“Nossa, preciso de endorfina… Vou para a academia”, digo antes de ir malhar. Tem gente que rebate afirmando que faço academia para manter a boa forma. Também. Mas, sério, comecei a praticar atividade física, este ano, para liberar endorfina – uma substância produzida pelo nosso corpo que gera bem estar e prazer.
Poderia conseguir endorfina de outras maneiras, como comendo um delicioso chocolate. Aí entra um probleminha. Comer dá prazer. Porém, se engordarmos, ficamos triste. Então, eu como chocolate e malho. Assim, garanto “duas” doses de endorfina e, ainda por cima, combato as malditas gorduras localizadas. Engraçado que, quanto mais faço atividades físicas, mais sinto falta quando não vou para a academia…
Uma nova pesquisa do Centro de Estudo em Psicobiologia do Exercício da Universidade Federal de São Paulo (UNIFESP), apoiada pela Fundação de Amparo à Pesquisa do Estado de São Paulo (FAPESP), identificou que 28% dos atletas brasileiros profissionais ou recreacionistas são viciados na prática de exercícios.
Assim como viciados em outras coisas – como álcool, cigarro e drogas em geral -, os dependentes de exercícios apresentam crises de abstinência quando privados da prática. Para o estudo, foram analisados os comportamentos de 400 atletas brasileiros. Sendo que 200 deles são de elite, possuem reconhecimento internacional em diversas modalidades como futebol, vôlei, judô e ginástica olímpica. Os outros 200, praticantes amadores.

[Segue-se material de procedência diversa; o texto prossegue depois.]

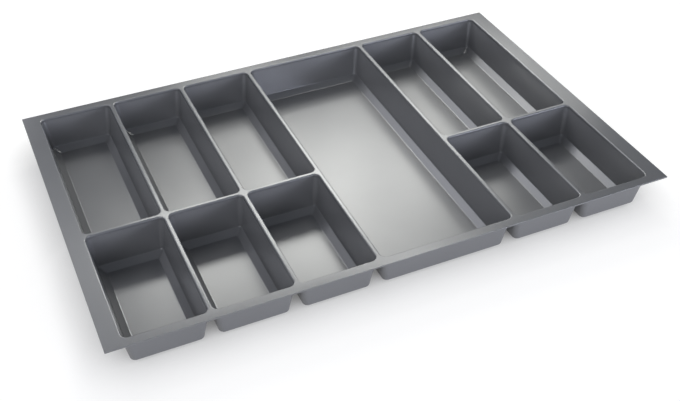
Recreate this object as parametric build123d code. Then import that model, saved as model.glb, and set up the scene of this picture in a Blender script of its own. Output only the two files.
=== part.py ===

Por meio de questionários e de observação, os cientistas perceberam que cerca de 30% dos voluntários apresentavam um comportamento excessivo que caracteriza o distúrbio. “A pessoa é considerada viciada quando a prática interfere no desenvolvimento de outras atividades, sejam elas profissionais, sociais, familiares ou psicológicas”, explica o pesquisador Vladimir Modolo.
Entre os que apresentaram a dependência, há incidência de indivíduos que sofrem de transtornos de imagem corporal como anorexia – transtorno alimentar pela busca implacável da magreza – ou vigorexia – excesso de preocupação com o crescimento dos músculos.
Nesses casos, as motivações femininas para praticar exercício estão associadas à depressão e à preocupação com a imagem corporal, enquanto os homens apresentam fatores como afirmação social e excesso de competitividade. Aliás, o número de atletas profissionais e amadores viciados em exercícios é proporcional.
Embora a prática de exercícios físicos seja recomendada, a dependência e o excesso são prejudiciais à saúde e à qualidade de vida. “A pessoa pode chegar a um estágio de overtrainning, uma síndrome neuroendócrina que resulta em modificações fisiológicas e/ou psicológicas. Às vezes, o atleta treina mesmo impedido por uma lesão ou uma fratura grave. O dependente também tem níveis altos de ansiedade ou crises de depressão”, explica Modolo. “O que deveria ser positivo, se torna negativo, caso executado de forma exagerada”, completa.
Outro elemento que impacta negativamente o viciado é a substituição de atividades do cotidiano pelo treinamento físico. “Há casos de pessoas que perdem compromissos profissionais para ir treinar. Temos o exemplo de um pai que deixou de ir à formatura de pré-escola da filha porque era no mesmo horário de seus treinamentos. Uma pessoa viciada é incapaz de modificar ou deixar de fazer um treino”, conta Hanna Karen Antunes, coordenadora da pesquisa.
O tratamento recomendado para os viciados em esportes é o mesmo para pessoas com vícios variados. A ideia é retomar o equilíbrio e o controle sobre a atividade. Veja os principais indícios de que o exercício se tornou um vício: estreitamento de repertório, preocupação excessiva com o corpo ou alimentação; perda de interesse social por causa do treino; opção de treinar mesmo com ambiente desfavorável; comportamento compulsivo.
Conheça os sintomas psicológicos de um viciado em exercício: aumento da ansiedade, crises de depressão, irritabilidade, diminuição do tempo de sono, diminuição do vigor. Sintomas fisiológicos: aumento da fadiga, baixa do sistema imunológico, alterações hormonais, aumento da tolerância – necessidade de mais sessões de treino para obter o mesmo resultado – e crises de abstinência. Se esse é seu caso, procure um médico.
Eu, por enquanto, não troco um bom bate-papo em família ou com amigos pela minha academia. Boa sexta!